- _Work to be completed_: Exactly the lines between the line containing "points = [vertex.co" and the line containing "imported = [obj", together with those two lines, are to be output.
━━ Data extract
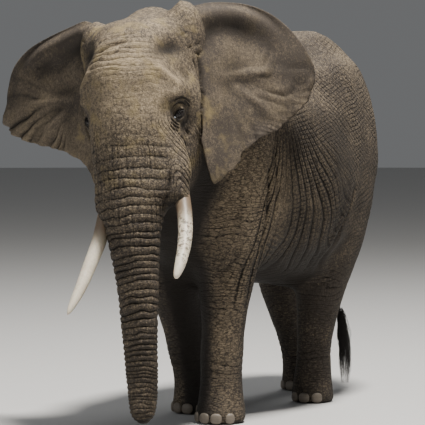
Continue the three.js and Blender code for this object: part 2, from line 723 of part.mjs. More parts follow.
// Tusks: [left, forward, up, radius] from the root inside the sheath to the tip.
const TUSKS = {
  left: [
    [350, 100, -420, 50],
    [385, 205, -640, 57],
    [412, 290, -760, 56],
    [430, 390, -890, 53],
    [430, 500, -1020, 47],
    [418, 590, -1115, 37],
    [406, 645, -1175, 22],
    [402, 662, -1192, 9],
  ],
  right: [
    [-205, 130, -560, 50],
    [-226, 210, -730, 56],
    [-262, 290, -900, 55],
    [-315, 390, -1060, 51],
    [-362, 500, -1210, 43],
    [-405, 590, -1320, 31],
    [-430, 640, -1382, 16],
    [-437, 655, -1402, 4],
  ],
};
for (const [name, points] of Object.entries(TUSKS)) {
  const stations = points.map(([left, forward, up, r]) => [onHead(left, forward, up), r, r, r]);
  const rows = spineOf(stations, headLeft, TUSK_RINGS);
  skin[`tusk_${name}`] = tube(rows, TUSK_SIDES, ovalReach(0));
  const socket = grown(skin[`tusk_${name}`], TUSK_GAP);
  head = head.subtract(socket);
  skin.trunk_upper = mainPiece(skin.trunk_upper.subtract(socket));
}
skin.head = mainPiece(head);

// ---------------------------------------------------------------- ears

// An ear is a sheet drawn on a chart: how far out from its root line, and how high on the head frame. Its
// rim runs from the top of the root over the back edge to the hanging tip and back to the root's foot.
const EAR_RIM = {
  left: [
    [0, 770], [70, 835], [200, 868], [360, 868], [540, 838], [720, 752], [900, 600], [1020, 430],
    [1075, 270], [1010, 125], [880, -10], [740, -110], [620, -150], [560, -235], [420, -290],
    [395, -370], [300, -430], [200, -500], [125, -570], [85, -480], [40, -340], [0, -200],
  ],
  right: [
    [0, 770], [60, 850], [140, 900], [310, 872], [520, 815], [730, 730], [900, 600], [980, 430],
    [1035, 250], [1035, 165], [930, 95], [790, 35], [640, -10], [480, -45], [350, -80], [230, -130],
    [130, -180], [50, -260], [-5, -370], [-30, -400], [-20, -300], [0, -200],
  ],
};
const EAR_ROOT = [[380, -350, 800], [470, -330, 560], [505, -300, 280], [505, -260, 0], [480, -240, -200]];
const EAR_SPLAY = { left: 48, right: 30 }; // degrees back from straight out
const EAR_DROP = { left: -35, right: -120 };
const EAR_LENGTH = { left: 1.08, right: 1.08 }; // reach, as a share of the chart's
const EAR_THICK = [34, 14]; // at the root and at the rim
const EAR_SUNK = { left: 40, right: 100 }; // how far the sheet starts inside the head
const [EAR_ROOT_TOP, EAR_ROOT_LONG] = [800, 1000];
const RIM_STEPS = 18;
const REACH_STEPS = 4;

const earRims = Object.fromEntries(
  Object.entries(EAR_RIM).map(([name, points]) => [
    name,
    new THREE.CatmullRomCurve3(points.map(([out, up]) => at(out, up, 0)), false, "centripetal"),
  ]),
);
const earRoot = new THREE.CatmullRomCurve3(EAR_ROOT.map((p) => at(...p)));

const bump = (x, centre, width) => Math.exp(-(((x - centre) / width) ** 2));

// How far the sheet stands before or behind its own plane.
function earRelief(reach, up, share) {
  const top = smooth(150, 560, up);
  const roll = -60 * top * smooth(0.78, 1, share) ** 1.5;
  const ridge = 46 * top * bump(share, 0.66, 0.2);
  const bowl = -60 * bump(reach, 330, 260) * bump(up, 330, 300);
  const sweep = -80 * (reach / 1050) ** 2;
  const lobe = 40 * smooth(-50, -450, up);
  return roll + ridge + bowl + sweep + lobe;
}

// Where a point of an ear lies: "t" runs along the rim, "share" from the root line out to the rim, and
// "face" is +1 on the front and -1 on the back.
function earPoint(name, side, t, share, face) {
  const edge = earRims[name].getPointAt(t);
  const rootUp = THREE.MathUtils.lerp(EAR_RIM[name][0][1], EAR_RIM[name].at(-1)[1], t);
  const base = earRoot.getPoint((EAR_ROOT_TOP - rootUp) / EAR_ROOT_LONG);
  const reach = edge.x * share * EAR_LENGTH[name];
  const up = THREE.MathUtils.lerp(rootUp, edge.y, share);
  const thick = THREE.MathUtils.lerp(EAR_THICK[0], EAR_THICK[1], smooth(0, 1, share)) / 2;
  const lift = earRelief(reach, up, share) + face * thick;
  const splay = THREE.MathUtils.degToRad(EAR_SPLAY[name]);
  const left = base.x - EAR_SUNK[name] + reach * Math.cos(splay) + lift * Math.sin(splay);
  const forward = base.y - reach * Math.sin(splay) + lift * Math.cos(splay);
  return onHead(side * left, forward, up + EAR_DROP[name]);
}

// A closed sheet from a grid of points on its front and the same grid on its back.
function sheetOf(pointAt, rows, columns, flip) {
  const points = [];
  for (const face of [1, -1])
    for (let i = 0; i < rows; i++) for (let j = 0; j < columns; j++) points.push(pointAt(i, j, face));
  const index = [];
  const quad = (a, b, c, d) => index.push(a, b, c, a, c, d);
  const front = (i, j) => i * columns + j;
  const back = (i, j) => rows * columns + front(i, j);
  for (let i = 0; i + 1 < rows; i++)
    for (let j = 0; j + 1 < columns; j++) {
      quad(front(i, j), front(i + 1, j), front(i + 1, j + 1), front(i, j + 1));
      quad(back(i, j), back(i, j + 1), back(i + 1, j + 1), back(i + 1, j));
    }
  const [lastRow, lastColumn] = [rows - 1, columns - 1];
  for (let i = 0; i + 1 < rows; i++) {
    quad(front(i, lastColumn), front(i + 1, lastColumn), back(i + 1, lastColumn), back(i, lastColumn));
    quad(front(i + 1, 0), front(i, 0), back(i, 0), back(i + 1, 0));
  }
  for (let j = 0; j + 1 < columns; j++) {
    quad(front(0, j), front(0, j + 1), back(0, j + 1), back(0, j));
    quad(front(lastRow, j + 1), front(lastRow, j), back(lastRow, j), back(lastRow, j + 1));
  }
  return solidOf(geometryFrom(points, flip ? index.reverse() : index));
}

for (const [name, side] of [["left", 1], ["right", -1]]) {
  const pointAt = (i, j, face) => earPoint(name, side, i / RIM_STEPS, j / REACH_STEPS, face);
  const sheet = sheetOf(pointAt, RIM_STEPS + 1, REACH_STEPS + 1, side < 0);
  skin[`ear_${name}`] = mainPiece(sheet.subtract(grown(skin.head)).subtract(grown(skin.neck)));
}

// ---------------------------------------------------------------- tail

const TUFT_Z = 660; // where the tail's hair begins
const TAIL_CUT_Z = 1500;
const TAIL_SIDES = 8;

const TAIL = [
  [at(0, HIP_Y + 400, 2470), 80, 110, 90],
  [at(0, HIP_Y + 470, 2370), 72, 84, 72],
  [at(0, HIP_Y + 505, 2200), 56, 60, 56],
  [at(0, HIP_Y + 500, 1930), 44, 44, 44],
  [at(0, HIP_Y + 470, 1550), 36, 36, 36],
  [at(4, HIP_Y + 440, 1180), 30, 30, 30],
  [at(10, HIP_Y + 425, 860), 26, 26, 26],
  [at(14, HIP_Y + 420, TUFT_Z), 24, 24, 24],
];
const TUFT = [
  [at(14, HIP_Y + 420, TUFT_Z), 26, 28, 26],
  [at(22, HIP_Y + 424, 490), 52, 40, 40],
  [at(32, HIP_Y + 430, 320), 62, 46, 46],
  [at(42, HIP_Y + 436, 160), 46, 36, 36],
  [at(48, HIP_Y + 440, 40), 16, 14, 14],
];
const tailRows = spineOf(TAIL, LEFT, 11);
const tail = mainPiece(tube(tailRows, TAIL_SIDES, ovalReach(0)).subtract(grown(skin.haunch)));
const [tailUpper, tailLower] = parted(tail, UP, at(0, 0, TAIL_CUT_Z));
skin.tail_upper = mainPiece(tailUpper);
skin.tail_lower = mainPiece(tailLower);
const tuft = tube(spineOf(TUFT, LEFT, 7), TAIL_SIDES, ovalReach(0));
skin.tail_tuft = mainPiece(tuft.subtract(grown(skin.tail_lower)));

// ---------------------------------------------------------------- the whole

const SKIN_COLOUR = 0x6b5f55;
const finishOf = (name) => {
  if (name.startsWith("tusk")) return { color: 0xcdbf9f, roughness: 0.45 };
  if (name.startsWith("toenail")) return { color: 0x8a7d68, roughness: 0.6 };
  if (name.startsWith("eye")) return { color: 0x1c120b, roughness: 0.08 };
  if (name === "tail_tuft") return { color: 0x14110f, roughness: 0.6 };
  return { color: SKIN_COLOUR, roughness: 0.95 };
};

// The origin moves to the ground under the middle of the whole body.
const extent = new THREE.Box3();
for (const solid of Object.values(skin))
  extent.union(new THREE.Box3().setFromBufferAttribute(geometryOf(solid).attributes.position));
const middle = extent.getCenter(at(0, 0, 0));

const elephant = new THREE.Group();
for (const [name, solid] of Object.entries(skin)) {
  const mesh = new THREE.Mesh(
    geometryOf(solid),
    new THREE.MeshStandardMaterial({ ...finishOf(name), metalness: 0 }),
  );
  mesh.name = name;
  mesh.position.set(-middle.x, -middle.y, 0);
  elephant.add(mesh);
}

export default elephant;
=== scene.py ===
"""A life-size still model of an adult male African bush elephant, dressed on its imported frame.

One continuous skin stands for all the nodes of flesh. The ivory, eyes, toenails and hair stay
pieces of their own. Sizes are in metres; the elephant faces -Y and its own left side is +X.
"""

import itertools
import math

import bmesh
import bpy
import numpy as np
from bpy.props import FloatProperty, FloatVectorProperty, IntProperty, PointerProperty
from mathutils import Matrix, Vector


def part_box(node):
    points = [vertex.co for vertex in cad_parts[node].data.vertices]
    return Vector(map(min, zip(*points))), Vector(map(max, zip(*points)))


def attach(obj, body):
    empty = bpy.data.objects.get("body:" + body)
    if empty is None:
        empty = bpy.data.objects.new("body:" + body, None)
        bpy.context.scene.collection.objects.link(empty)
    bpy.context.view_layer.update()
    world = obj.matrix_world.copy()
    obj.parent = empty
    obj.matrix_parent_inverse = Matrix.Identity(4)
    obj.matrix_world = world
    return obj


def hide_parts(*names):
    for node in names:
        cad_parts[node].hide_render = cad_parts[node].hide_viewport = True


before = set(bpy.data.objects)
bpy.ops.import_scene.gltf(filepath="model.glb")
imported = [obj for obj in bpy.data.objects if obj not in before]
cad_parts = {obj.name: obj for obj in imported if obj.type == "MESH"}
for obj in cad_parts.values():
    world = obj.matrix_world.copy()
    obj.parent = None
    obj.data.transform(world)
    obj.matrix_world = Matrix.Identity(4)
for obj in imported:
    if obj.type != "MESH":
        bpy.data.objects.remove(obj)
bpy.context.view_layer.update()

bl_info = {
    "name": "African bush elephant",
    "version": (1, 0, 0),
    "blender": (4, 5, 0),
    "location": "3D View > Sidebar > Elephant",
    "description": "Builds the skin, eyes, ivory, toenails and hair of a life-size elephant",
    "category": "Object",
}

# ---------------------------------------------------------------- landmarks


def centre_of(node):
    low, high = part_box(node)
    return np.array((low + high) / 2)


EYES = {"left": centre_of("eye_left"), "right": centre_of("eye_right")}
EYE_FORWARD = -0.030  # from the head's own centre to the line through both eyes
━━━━
- _Solution below_:
    points = [vertex.co for vertex in cad_parts[node].data.vertices]
    return Vector(map(min, zip(*points))), Vector(map(max, zip(*points)))


def attach(obj, body):
    empty = bpy.data.objects.get("body:" + body)
    if empty is None:
        empty = bpy.data.objects.new("body:" + body, None)
        bpy.context.scene.collection.objects.link(empty)
    bpy.context.view_layer.update()
    world = obj.matrix_world.copy()
    obj.parent = empty
    obj.matrix_parent_inverse = Matrix.Identity(4)
    obj.matrix_world = world
    return obj


def hide_parts(*names):
    for node in names:
        cad_parts[node].hide_render = cad_parts[node].hide_viewport = True


before = set(bpy.data.objects)
bpy.ops.import_scene.gltf(filepath="model.glb")
imported = [obj for obj in bpy.data.objects if obj not in before]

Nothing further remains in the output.